- [GOAL] Every line from the one with "Reconstruct the object" to the one with "from mathutils import Matrix", including those two, is to be copied exactly; all other lines of the entries below are left out.

[Scripts that build objects]
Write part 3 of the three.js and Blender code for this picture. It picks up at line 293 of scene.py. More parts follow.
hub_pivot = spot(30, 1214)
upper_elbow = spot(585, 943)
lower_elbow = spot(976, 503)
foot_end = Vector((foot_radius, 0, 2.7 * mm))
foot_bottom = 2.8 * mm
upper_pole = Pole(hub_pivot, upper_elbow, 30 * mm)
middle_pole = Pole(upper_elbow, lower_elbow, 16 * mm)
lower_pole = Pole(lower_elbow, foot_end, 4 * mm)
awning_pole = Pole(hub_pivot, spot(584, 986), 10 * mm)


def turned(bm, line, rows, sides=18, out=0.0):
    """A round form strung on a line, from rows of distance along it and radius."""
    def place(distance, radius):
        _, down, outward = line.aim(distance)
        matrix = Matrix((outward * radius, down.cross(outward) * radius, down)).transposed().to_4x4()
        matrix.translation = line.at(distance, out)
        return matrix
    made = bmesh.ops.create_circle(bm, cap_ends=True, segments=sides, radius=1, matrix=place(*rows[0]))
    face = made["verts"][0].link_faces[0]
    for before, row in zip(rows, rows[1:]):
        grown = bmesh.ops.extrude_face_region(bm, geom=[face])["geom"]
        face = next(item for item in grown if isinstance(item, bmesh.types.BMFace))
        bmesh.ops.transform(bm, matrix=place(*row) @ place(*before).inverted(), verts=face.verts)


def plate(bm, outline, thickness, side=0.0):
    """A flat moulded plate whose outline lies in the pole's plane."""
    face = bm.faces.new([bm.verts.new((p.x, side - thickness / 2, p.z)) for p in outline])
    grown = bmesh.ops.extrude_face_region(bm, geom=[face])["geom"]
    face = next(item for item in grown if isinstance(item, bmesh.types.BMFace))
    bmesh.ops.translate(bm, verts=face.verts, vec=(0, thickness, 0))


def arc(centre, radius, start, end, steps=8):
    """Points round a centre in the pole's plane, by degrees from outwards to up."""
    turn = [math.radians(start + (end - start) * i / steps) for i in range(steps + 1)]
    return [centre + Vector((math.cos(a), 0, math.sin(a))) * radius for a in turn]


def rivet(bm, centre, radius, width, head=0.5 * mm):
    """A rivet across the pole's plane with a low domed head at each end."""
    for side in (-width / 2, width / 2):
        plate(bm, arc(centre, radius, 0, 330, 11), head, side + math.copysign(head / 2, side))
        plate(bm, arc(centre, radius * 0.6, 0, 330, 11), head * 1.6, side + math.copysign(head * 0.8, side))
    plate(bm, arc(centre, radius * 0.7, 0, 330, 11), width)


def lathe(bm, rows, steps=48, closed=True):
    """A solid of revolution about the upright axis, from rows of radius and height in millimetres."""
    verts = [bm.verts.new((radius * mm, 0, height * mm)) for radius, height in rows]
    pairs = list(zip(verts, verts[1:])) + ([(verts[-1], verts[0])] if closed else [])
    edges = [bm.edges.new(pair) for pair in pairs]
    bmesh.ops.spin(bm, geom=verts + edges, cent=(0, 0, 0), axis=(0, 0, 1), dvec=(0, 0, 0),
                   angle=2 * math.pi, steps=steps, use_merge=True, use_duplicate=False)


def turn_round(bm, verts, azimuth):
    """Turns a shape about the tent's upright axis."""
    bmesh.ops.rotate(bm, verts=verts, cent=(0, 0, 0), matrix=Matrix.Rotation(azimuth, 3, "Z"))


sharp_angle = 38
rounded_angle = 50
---
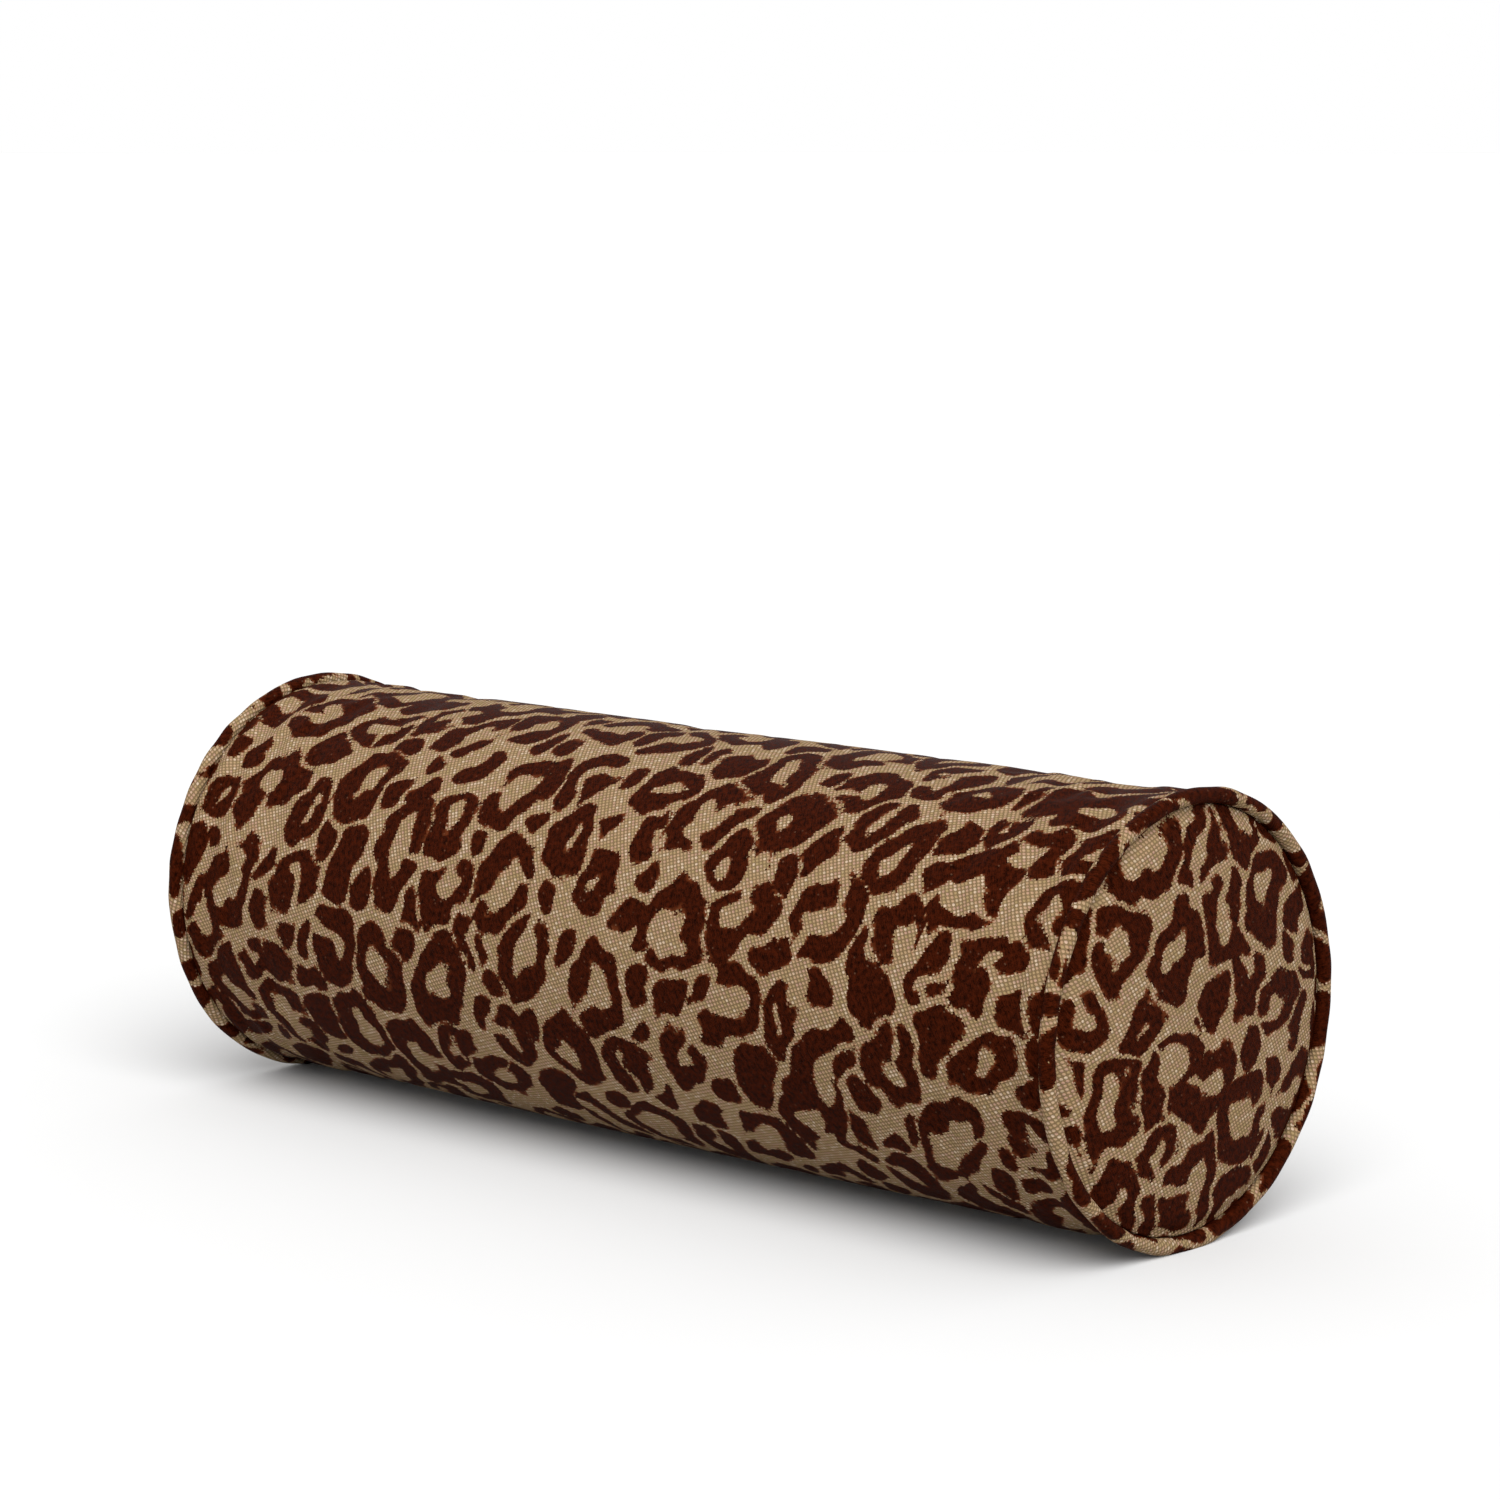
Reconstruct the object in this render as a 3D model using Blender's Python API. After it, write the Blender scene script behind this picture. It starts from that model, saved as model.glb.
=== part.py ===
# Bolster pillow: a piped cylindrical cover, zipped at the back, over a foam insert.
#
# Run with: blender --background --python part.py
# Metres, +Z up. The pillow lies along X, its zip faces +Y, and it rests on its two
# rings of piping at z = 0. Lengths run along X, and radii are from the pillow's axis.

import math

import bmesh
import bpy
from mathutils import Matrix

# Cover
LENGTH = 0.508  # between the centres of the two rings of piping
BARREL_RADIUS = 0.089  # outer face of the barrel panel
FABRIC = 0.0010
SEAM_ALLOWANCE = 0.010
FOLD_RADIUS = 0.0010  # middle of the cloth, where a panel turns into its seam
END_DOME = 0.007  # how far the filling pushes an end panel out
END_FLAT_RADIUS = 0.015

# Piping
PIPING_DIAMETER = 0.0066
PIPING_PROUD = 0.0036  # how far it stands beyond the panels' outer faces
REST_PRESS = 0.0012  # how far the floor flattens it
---
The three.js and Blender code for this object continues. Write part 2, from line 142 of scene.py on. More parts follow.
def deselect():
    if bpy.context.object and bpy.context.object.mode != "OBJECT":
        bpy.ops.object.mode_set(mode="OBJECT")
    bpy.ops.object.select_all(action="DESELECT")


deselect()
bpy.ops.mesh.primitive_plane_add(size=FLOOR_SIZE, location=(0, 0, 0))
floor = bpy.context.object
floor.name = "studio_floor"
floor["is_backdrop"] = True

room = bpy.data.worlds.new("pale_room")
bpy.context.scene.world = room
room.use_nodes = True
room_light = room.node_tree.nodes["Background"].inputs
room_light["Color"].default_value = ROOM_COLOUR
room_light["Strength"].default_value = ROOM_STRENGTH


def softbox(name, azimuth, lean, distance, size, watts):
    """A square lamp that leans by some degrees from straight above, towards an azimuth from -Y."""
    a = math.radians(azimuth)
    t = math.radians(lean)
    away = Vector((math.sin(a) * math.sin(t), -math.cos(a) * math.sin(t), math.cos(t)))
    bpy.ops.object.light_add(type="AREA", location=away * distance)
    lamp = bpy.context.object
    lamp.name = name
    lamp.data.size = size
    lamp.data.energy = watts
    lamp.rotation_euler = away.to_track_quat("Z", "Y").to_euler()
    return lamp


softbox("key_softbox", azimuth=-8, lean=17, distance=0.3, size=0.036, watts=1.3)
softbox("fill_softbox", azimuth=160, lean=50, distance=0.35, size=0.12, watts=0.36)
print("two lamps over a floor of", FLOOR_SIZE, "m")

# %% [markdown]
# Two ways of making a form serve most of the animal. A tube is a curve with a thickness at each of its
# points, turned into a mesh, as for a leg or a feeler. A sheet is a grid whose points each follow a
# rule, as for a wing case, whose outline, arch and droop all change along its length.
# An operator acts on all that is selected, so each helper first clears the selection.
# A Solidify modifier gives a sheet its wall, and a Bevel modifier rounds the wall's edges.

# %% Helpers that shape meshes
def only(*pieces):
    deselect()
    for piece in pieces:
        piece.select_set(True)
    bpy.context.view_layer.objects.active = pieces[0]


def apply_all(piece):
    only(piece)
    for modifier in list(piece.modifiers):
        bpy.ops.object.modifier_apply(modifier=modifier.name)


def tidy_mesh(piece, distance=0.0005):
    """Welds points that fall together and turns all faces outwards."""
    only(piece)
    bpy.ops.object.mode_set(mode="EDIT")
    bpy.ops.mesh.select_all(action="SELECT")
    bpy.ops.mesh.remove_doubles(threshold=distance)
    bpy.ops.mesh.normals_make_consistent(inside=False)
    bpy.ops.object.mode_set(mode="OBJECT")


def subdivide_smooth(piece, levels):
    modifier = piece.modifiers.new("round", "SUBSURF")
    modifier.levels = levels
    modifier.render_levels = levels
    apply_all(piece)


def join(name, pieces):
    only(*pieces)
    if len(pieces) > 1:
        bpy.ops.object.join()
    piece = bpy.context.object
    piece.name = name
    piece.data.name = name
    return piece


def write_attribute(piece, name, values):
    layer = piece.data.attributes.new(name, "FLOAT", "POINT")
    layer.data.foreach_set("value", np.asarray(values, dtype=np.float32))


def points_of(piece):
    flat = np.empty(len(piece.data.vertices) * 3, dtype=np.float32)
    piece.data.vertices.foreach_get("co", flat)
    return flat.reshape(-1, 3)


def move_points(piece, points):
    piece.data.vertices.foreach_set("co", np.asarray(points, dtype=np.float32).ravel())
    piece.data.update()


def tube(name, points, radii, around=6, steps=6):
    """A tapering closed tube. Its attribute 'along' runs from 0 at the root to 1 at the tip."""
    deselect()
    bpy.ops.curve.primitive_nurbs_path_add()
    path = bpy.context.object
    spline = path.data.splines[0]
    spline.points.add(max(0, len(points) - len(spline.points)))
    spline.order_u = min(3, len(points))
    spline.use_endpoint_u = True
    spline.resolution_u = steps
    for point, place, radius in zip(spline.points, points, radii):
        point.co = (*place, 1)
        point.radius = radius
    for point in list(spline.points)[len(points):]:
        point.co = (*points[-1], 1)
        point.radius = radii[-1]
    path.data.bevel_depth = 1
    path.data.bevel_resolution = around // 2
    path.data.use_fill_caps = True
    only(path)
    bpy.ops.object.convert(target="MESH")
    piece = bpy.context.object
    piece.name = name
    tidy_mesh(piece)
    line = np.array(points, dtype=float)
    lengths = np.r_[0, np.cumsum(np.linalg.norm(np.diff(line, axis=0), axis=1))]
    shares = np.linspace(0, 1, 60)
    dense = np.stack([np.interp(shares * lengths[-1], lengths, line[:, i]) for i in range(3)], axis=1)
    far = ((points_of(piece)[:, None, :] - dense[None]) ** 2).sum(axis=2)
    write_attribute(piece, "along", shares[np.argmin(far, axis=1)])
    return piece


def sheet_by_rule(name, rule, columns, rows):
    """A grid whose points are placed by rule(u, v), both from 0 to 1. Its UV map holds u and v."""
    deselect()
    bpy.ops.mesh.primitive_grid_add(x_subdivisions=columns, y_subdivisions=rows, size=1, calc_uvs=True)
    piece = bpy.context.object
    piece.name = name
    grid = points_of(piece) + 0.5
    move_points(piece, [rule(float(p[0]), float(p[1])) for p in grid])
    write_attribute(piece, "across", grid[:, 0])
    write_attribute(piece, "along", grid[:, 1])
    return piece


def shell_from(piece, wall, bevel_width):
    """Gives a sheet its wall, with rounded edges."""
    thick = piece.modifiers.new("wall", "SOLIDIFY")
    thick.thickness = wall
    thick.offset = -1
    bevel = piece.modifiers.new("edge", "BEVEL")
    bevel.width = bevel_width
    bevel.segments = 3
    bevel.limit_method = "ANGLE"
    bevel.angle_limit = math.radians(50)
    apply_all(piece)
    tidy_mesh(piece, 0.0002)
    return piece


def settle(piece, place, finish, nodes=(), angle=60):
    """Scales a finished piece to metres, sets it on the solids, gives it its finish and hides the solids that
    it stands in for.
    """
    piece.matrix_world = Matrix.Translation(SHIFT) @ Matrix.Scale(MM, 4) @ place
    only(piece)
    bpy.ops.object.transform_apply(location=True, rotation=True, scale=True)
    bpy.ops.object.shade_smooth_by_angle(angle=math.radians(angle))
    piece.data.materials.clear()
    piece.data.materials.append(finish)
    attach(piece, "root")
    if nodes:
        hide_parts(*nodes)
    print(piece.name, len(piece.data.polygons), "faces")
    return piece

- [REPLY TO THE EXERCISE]
Reconstruct the object in this render as a 3D model using Blender's Python API. After it, write the Blender scene script behind this picture. It starts from that model, saved as model.glb.
=== part.py ===
# Bolster pillow: a piped cylindrical cover, zipped at the back, over a foam insert.
#
# Run with: blender --background --python part.py
# Metres, +Z up. The pillow lies along X, its zip faces +Y, and it rests on its two
# rings of piping at z = 0. Lengths run along X, and radii are from the pillow's axis.

import math

import bmesh
import bpy
from mathutils import Matrix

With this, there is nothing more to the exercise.